* START Data extract *

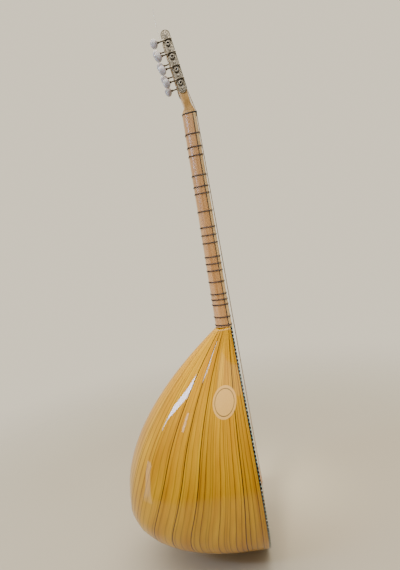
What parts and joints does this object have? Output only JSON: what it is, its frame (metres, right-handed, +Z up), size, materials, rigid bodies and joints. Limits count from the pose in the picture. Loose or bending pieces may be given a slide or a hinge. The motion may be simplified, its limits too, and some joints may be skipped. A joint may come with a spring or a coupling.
{
  "type": "short-neck saz",
  "caption": "Lute with a deep staved pear-shaped bowl, flat soundboard, tied movable frets and open geared tuners on a slotted headstock.",
  "frame": {"origin": "middle of the bounding box's base, under the tail of the bowl", "axes": "+Z up along the neck, -Y out of the soundboard, X across the width"},
  "size_m": [0.25, 0.253, 0.9891],
  "materials": {
    "neck wood": "satin varnish",
    "fingerboard wood": "satin varnish",
    "lacquered stave wood": "high-gloss lacquer",
    "spruce": "satin lacquer",
    "inner wood": "bare",
    "ebony": "polished",
    "shell mosaic": "gloss",
    "brown nylon": "satin",
    "nickel plate": "engraved nickel",
    "pearl and steel": "pearl gloss",
    "plain steel": "bright drawn",
    "wound bronze": "wound"
  },
  "bodies": {
    "saz": {"bowl_back_staves": "lacquered stave wood", "bowl_far_staves": "lacquered stave wood", "bowl_near_staves": "lacquered stave wood", "bridge": "neck wood", "edge_binding": "shell mosaic", "fingerboard": "fingerboard wood", "headstock": "neck wood", "neck": "neck wood", "neck_block": "inner wood", "neck_veneer": "ebony", "nut": "ebony", "soundboard": "spruce", "soundboard_brace": "inner wood", "string_1": "plain steel", "string_2": "plain steel", "string_3": "wound bronze", "string_4": "plain steel", "string_5": "wound bronze", "string_6": "plain steel", "string_7": "wound bronze", "string_tail": "plain steel", "tail_block": "inner wood", "tail_piece": "ebony", "tuner_plate_far": "nickel plate", "tuner_plate_near": "nickel plate"},
    "tuner_shaft_near_1": {"tuner_shaft_near_1": "pearl and steel"},
    "tuner_roller_near_1": {"tuner_roller_near_1": "nickel plate"},
    "tuner_shaft_near_2": {"tuner_shaft_near_2": "pearl and steel"},
    "tuner_roller_near_2": {"tuner_roller_near_2": "nickel plate"},
    "tuner_shaft_near_3": {"tuner_shaft_near_3": "pearl and steel"},
    "tuner_roller_near_3": {"tuner_roller_near_3": "nickel plate"},
    "tuner_shaft_near_4": {"tuner_shaft_near_4": "pearl and steel"},
    "tuner_roller_near_4": {"tuner_roller_near_4": "nickel plate"},
    "tuner_shaft_far_1": {"tuner_shaft_far_1": "pearl and steel"},
    "tuner_roller_far_1": {"tuner_roller_far_1": "nickel plate"},
    "tuner_shaft_far_2": {"tuner_shaft_far_2": "pearl and steel"},
    "tuner_roller_far_2": {"tuner_roller_far_2": "nickel plate"},
    "tuner_shaft_far_3": {"tuner_shaft_far_3": "pearl and steel"},
    "tuner_roller_far_3": {"tuner_roller_far_3": "nickel plate"},
    "tuner_shaft_far_4": {"tuner_shaft_far_4": "pearl and steel"},
    "tuner_roller_far_4": {"tuner_roller_far_4": "nickel plate"},
    "fret_01": {"fret_01": "brown nylon"},
    "fret_02": {"fret_02": "brown nylon"},
    "fret_03": {"fret_03": "brown nylon"},
    "fret_04": {"fret_04": "brown nylon"},
    "fret_05": {"fret_05": "brown nylon"},
    "fret_06": {"fret_06": "brown nylon"},
    "fret_07": {"fret_07": "brown nylon"},
    "fret_08": {"fret_08": "brown nylon"},
    "fret_09": {"fret_09": "brown nylon"},
    "fret_10": {"fret_10": "brown nylon"},
    "fret_11": {"fret_11": "brown nylon"},
    "fret_12": {"fret_12": "brown nylon"},
    "fret_13": {"fret_13": "brown nylon"},
    "fret_14": {"fret_14": "brown nylon"},
    "fret_15": {"fret_15": "brown nylon"},
    "fret_16": {"fret_16": "brown nylon"},
    "fret_17": {"fret_17": "brown nylon"},
    "fret_18": {"fret_18": "brown nylon"},
    "fret_19": {"fret_19": "brown nylon"}
  },
  "joints": [
    {"name": "tuner_shaft_near_1_spin", "type": "hinge", "parent": "saz", "child": "tuner_shaft_near_1", "pos_m": [-0.0211, -0.10072, 0.86477], "axis": [0, 0.9895, -0.1444], "continuous": true},
    {"name": "tuner_roller_near_1_spin", "type": "hinge", "parent": "saz", "child": "tuner_roller_near_1", "pos_m": [0, -0.10154, 0.85913], "axis": [1, 0, 0], "continuous": true},
    {"name": "tuner_shaft_near_2_spin", "type": "hinge", "parent": "saz", "child": "tuner_shaft_near_2", "pos_m": [-0.0211, -0.09749, 0.88694], "axis": [0, 0.9895, -0.1444], "continuous": true},
    {"name": "tuner_roller_near_2_spin", "type": "hinge", "parent": "saz", "child": "tuner_roller_near_2", "pos_m": [0, -0.09831, 0.8813], "axis": [1, 0, 0], "continuous": true},
    {"name": "tuner_shaft_near_3_spin", "type": "hinge", "parent": "saz", "child": "tuner_shaft_near_3", "pos_m": [-0.0211, -0.09425, 0.9091], "axis": [0, 0.9895, -0.1444], "continuous": true},
    {"name": "tuner_roller_near_3_spin", "type": "hinge", "parent": "saz", "child": "tuner_roller_near_3", "pos_m": [0, -0.09507, 0.90346], "axis": [1, 0, 0], "continuous": true},
    {"name": "tuner_shaft_near_4_spin", "type": "hinge", "parent": "saz", "child": "tuner_shaft_near_4", "pos_m": [-0.0211, -0.09102, 0.93127], "axis": [0, 0.9895, -0.1444], "continuous": true},
    {"name": "tuner_roller_near_4_spin", "type": "hinge", "parent": "saz", "child": "tuner_roller_near_4", "pos_m": [0, -0.09184, 0.92563], "axis": [1, 0, 0], "continuous": true},
    {"name": "tuner_shaft_far_1_spin", "type": "hinge", "parent": "saz", "child": "tuner_shaft_far_1", "pos_m": [0.0211, -0.10072, 0.86477], "axis": [0, 0.9895, -0.1444], "continuous": true},
    {"name": "tuner_roller_far_1_spin", "type": "hinge", "parent": "saz", "child": "tuner_roller_far_1", "pos_m": [0, -0.10154, 0.85913], "axis": [1, 0, 0], "continuous": true},
    {"name": "tuner_shaft_far_2_spin", "type": "hinge", "parent": "saz", "child": "tuner_shaft_far_2", "pos_m": [0.0211, -0.09749, 0.88694], "axis": [0, 0.9895, -0.1444], "continuous": true},
    {"name": "tuner_roller_far_2_spin", "type": "hinge", "parent": "saz", "child": "tuner_roller_far_2", "pos_m": [0, -0.09831, 0.8813], "axis": [1, 0, 0], "continuous": true},
    {"name": "tuner_shaft_far_3_spin", "type": "hinge", "parent": "saz", "child": "tuner_shaft_far_3", "pos_m": [0.0211, -0.09425, 0.9091], "axis": [0, 0.9895, -0.1444], "continuous": true},
    {"name": "tuner_roller_far_3_spin", "type": "hinge", "parent": "saz", "child": "tuner_roller_far_3", "pos_m": [0, -0.09507, 0.90346], "axis": [1, 0, 0], "continuous": true},
    {"name": "tuner_shaft_far_4_spin", "type": "hinge", "parent": "saz", "child": "tuner_shaft_far_4", "pos_m": [0.0211, -0.09102, 0.93127], "axis": [0, 0.9895, -0.1444], "continuous": true},
    {"name": "tuner_roller_far_4_spin", "type": "hinge", "parent": "saz", "child": "tuner_roller_far_4", "pos_m": [0, -0.09184, 0.92563], "axis": [1, 0, 0], "continuous": true},
    {"name": "fret_01_slide", "type": "slide", "parent": "saz", "child": "fret_01", "axis": [0, 0, 1], "range_m": [-0.003, 0.003]},
    {"name": "fret_02_slide", "type": "slide", "parent": "saz", "child": "fret_02", "axis": [0, 0, 1], "range_m": [-0.003, 0.003]},
    {"name": "fret_03_slide", "type": "slide", "parent": "saz", "child": "fret_03", "axis": [0, 0, 1], "range_m": [-0.003, 0.003]},
    {"name": "fret_04_slide", "type": "slide", "parent": "saz", "child": "fret_04", "axis": [0, 0, 1], "range_m": [-0.003, 0.003]},
    {"name": "fret_05_slide", "type": "slide", "parent": "saz", "child": "fret_05", "axis": [0, 0, 1], "range_m": [-0.003, 0.003]},
    {"name": "fret_06_slide", "type": "slide", "parent": "saz", "child": "fret_06", "axis": [0, 0, 1], "range_m": [-0.003, 0.003]},
    {"name": "fret_07_slide", "type": "slide", "parent": "saz", "child": "fret_07", "axis": [0, 0, 1], "range_m": [-0.003, 0.003]},
    {"name": "fret_08_slide", "type": "slide", "parent": "saz", "child": "fret_08", "axis": [0, 0, 1], "range_m": [-0.003, 0.003]},
    {"name": "fret_09_slide", "type": "slide", "parent": "saz", "child": "fret_09", "axis": [0, 0, 1], "range_m": [-0.003, 0.003]},
    {"name": "fret_10_slide", "type": "slide", "parent": "saz", "child": "fret_10", "axis": [0, 0, 1], "range_m": [-0.003, 0.003]},
    {"name": "fret_11_slide", "type": "slide", "parent": "saz", "child": "fret_11", "axis": [0, 0, 1], "range_m": [-0.003, 0.003]},
    {"name": "fret_12_slide", "type": "slide", "parent": "saz", "child": "fret_12", "axis": [0, 0, 1], "range_m": [-0.003, 0.003]},
    {"name": "fret_13_slide", "type": "slide", "parent": "saz", "child": "fret_13", "axis": [0, 0, 1], "range_m": [-0.003, 0.003]},
    {"name": "fret_14_slide", "type": "slide", "parent": "saz", "child": "fret_14", "axis": [0, 0, 1], "range_m": [-0.003, 0.003]},
    {"name": "fret_15_slide", "type": "slide", "parent": "saz", "child": "fret_15", "axis": [0, 0, 1], "range_m": [-0.003, 0.003]},
    {"name": "fret_16_slide", "type": "slide", "parent": "saz", "child": "fret_16", "axis": [0, 0, 1], "range_m": [-0.003, 0.003]},
    {"name": "fret_17_slide", "type": "slide", "parent": "saz", "child": "fret_17", "axis": [0, 0, 1], "range_m": [-0.003, 0.003]},
    {"name": "fret_18_slide", "type": "slide", "parent": "saz", "child": "fret_18", "axis": [0, 0, 1], "range_m": [-0.003, 0.003]},
    {"name": "fret_19_slide", "type": "slide", "parent": "saz", "child": "fret_19", "axis": [0, 0, 1], "range_m": [-0.0025, 0.003]}
  ],
  "couplings": [
    {"joint": "tuner_roller_near_1_spin", "follows": "tuner_shaft_near_1_spin", "ratio": 0.071429},
    {"joint": "tuner_roller_near_2_spin", "follows": "tuner_shaft_near_2_spin", "ratio": 0.071429},
    {"joint": "tuner_roller_near_3_spin", "follows": "tuner_shaft_near_3_spin", "ratio": 0.071429},
    {"joint": "tuner_roller_near_4_spin", "follows": "tuner_shaft_near_4_spin", "ratio": 0.071429},
    {"joint": "tuner_roller_far_1_spin", "follows": "tuner_shaft_far_1_spin", "ratio": 0.071429},
    {"joint": "tuner_roller_far_2_spin", "follows": "tuner_shaft_far_2_spin", "ratio": 0.071429},
    {"joint": "tuner_roller_far_3_spin", "follows": "tuner_shaft_far_3_spin", "ratio": 0.071429},
    {"joint": "tuner_roller_far_4_spin", "follows": "tuner_shaft_far_4_spin", "ratio": 0.071429}
  ]
}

* END Data extract *

» **Stated goal**: Whenever "joints" turns up in a line, pick that line out.

» **Output for this exercise**:
What parts and joints does this object have? Output only JSON: what it is, its frame (metres, right-handed, +Z up), size, materials, rigid bodies and joints. Limits count from the pose in the picture. Loose or bending pieces may be given a slide or a hinge. The motion may be simplified, its limits too, and some joints may be skipped. A joint may come with a spring or a coupling.
  "joints": [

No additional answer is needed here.